Dallas' plan to replace running back DeMarco Murray

Darren McFadden was signed to a fairly innocuous two-year deal (only $200,000 in guarantees), but the Cowboys have otherwise been shuffling the backfield deck and working with spare parts after the Eagles signed away running back DeMarco Murray. The plan was to start Joseph Randle, who the team had confidence in, but he was waived. Three former Seahawks have been added (Christine Michael has also been waived) as Dallas has searched for stability. The 2015 draft has produced several notable contributors in mid-to-late rounds (Matt Jones, Karlos Williams, Jeremy Langford, Duke Johnson, David Johnson and Jay Ajayi among them), and it would've been a low-risk investment for Dallas to draft a running back late. McFadden has been solid as a starter of late, but this is still a position at which the Cowboys need to find a long-term starter.

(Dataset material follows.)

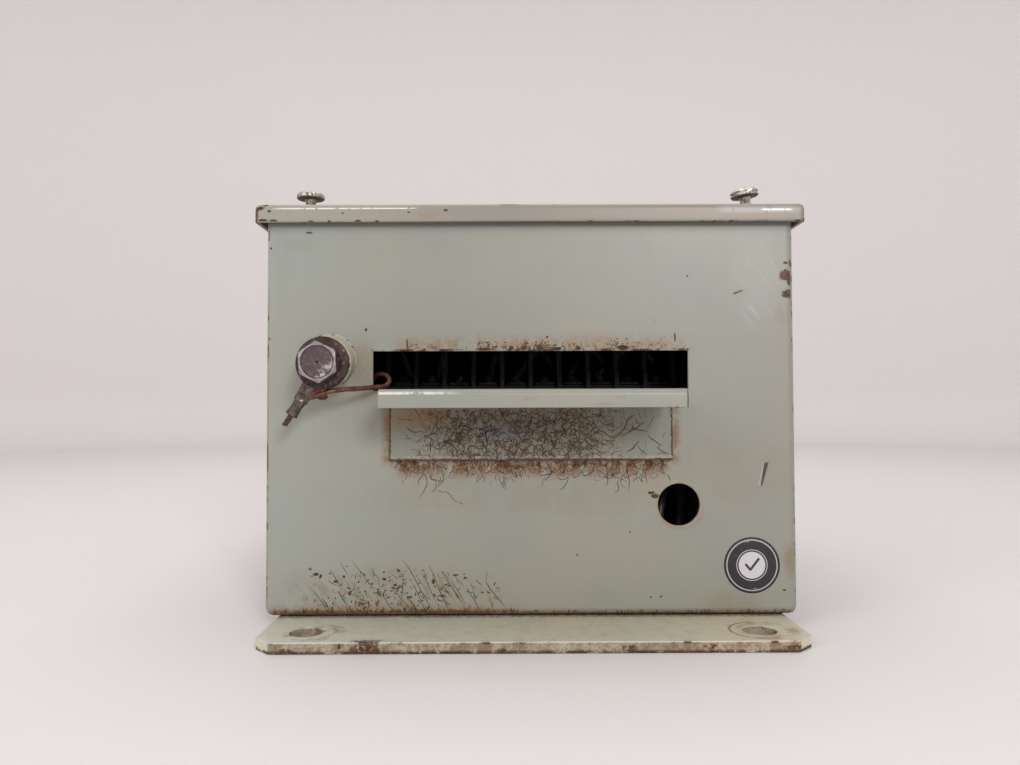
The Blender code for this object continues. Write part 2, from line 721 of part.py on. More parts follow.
def build_breakers():
    case_mesh = build_breaker_case()
    cover_mesh = build_breaker_cover()
    toggle_mesh = build_toggle()
    for number in range(BREAKER_COUNT):
        x = (number - (BREAKER_COUNT - 1) / 2) * BREAKER_PITCH
        frame = empty(f"breaker_{number + 1}_frame", (x, BREAKER_Y, 0), ENCLOSURE)
        case = bpy.data.objects.new(f"breaker_{number + 1}_case", case_mesh)
        place(case, BLACK, frame, (0, 0, ON_TRAY_Z))
        cover = bpy.data.objects.new(f"breaker_{number + 1}_cover", cover_mesh)
        place(cover, BLACK, frame, (0, 0, BREAKER_JOINT_Z + FIT_GAP))
        toggle = bpy.data.objects.new(f"breaker_{number + 1}_toggle", toggle_mesh)
        place(toggle, TOGGLE_WHITE, frame, (0, 0, TOGGLE_PIVOT_Z), (TOGGLE_ON_ANGLE, 0, 0))


def breaker_pole_x(pole):
    """X of a pole counted across all the breakers from the left."""
    number, side = divmod(pole, 2)
    centre = (number - (BREAKER_COUNT - 1) / 2) * BREAKER_PITCH
    return centre + (2 * side - 1) * BREAKER_POLE_OFFSET


def build_busbars():
    """Two comb bars behind the breakers, one above the other. Each reaches one pole of every breaker."""
    breaker_end = BREAKER_Y + BREAKER_LENGTH / 2
    near = breaker_end + 0.005
    far = near + BUSBAR_THICKNESS
    tooth_half, tooth_reach = 0.003, 0.008
    for side, low_z in enumerate(BUSBAR_LOW_Z):
        name = f"busbar_{side + 1}"
        bar = box_mesh(
            name,
            (BUSBAR_LEFT_X, near, low_z),
            (BUSBAR_RIGHT_X, far, low_z + BUSBAR_HEIGHT),
        )
        busbar = place(bpy.data.objects.new(name, bar), COPPER, ENCLOSURE)
        tooth = box_mesh(
            "tooth",
            (-tooth_half, breaker_end - tooth_reach, low_z),
            (tooth_half, (near + far) / 2, low_z + BUSBAR_THICKNESS),
        )
        for number in range(BREAKER_COUNT):
            boolean(busbar, helper(tooth, (breaker_pole_x(2 * number + side), 0, 0)), "UNION")


# Wires. Each route is a list of points in millimetres.

LOAD_POLES = (0, 1, 3, 4, 6, 7)
SUPPLY_ROUTES = (
    (
        (43.3, -42.4, 95.0),
        (47.5, -37.6, 94.8),
        (56.0, -34.8, 93.2),
        (62.6, -34.4, 89.8),
        (64.9, -34.5, 84.0),
        (64.9, -34.5, 76.0),
        (64.5, -39.0, 66.0),
        (62.0, -60.0, 57.0),
        (57.0, -82.0, 51.0),
        (52.5, -92.0, 42.0),
        (51.5, -90.0, 29.0),
        (55.0, -72.0, 15.5),
        (62.0, -35.0, 11.5),
        (63.5, 20.0, 11.0),
        (63.5, 72.0, 12.0),
        (64.0, 93.0, 22.0),
        (65.0, 98.0, 50.0),
        (66.0, 96.5, 82.0),
        (67.5, 89.0, 97.5),
        (68.0, 82.0, 100.5),
        (68.0, 77.6, 100.6),
    ),
    (
        (55.3, -42.4, 95.0),
        (58.4, -39.0, 94.8),
        (64.0, -37.4, 93.4),
        (67.9, -35.6, 90.2),
        (69.1, -34.5, 84.0),
        (69.1, -34.5, 76.0),
        (69.0, -38.5, 64.0),
        (67.0, -60.0, 50.0),
        (63.5, -80.0, 44.0),
        (60.5, -89.5, 36.0),
        (60.5, -86.0, 24.0),
        (63.0, -68.0, 14.5),
        (68.0, -35.0, 11.5),
        (68.8, 20.0, 11.0),
        (68.8, 72.0, 12.0),
        (69.4, 95.0, 24.0),
        (71.0, 99.0, 54.0),
        (71.6, 97.0, 88.0),
        (71.2, 89.5, 104.5),
        (70.6, 82.5, 108.0),
        (70.5, 77.6, 108.1),
    ),
)


def millimetres(points):
    return [Vector(point) / 1000 for point in points]


def wire_start(pole, diameter):
    """Just behind a terminal's strip, lying on the block."""
    z = ON_TRAY_Z + BLOCK_BASE_HEIGHT + FIT_GAP + diameter / 2
    return Vector((pole_x(pole), BLOCK_Y + TERMINAL_WIRE_START, z))


def build_load_wires():
    """From the terminals up and over into the breakers' near recesses."""
    end_y = BREAKER_Y - BREAKER_LENGTH / 2 + 0.007
    end_z = ON_TRAY_Z + 0.0205
    for number, pole in enumerate(LOAD_POLES):
        start = wire_start(pole, LOAD_WIRE_DIAMETER)
        end = Vector((breaker_pole_x(number), end_y, end_z))
        across = end.x - start.x
        rise = 0.0045 + 0.12 * abs(across)
        route = (
            start,
            start + Vector((0.02 * across, 0.003, 0.0022)),
            Vector((start.x + 0.25 * across, start.y + 0.007, end_z - 0.004 + 0.5 * rise)),
            Vector((start.x + 0.60 * across, start.y + 0.011, end_z + rise)),
            Vector((end.x - 0.08 * across, start.y + 0.0155, end_z + 0.45 * rise)),
            end - Vector((0, 0.006, -0.0004)),
            end,
        )
        wire(f"load_wire_{number + 1}", route, LOAD_WIRE_DIAMETER, WIRE_GREY, ENCLOSURE)


def build_supply_wires():
    """Down through the grommet, forward past the cable hole, and back along the floor to the busbars."""
    for number, points in enumerate(SUPPLY_ROUTES):
        pole = POLE_COUNT - len(SUPPLY_ROUTES) + number
        route = [wire_start(pole, SUPPLY_WIRE_DIAMETER), *millimetres(points)]
        wire(f"supply_wire_{number + 1}", route, SUPPLY_WIRE_DIAMETER, WIRE_BLACK, ENCLOSURE)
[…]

Indianapolis' lack of offensive line moves

Indianapolis spent big this offseason, but curiously so. The team gave veteran wide receiver Andre Johnson $10 million guaranteed on a three-year deal, and inked pass-rusher Trent Cole to a lucrative two-year pact, among other investments. But general manager Ryan Grigson overlooked the area of his roster that has been an issue since drafting quarterback Andrew Luck in 2012 -- the offensive line. The team extended left tackle Anthony Castonzo -- a move that made sense even though he has struggled for stretches in 2015 -- but besides that, the offensive line plan has fallen flat. The Colts re-signed Joe Reitz and added Todd Herremans as a free agent, but Herremans was benched after two games as a starter and Reitz has been average. A critical step in building a roster around a stud young QB is ensuring he has time and space to operate. The offensive line has been substandard for much of 2015. The Colts opted not to address it more ardently in free agency and again in the draft, instead using the team's top pick on receiver Phillip Dorsett. Dorsett is a promising talent who has a bright future in Indianapolis, but adding him to a receiving group the team had already heavily invested in -- especially with lofty expectations for Indy in 2015 -- is difficult to understand.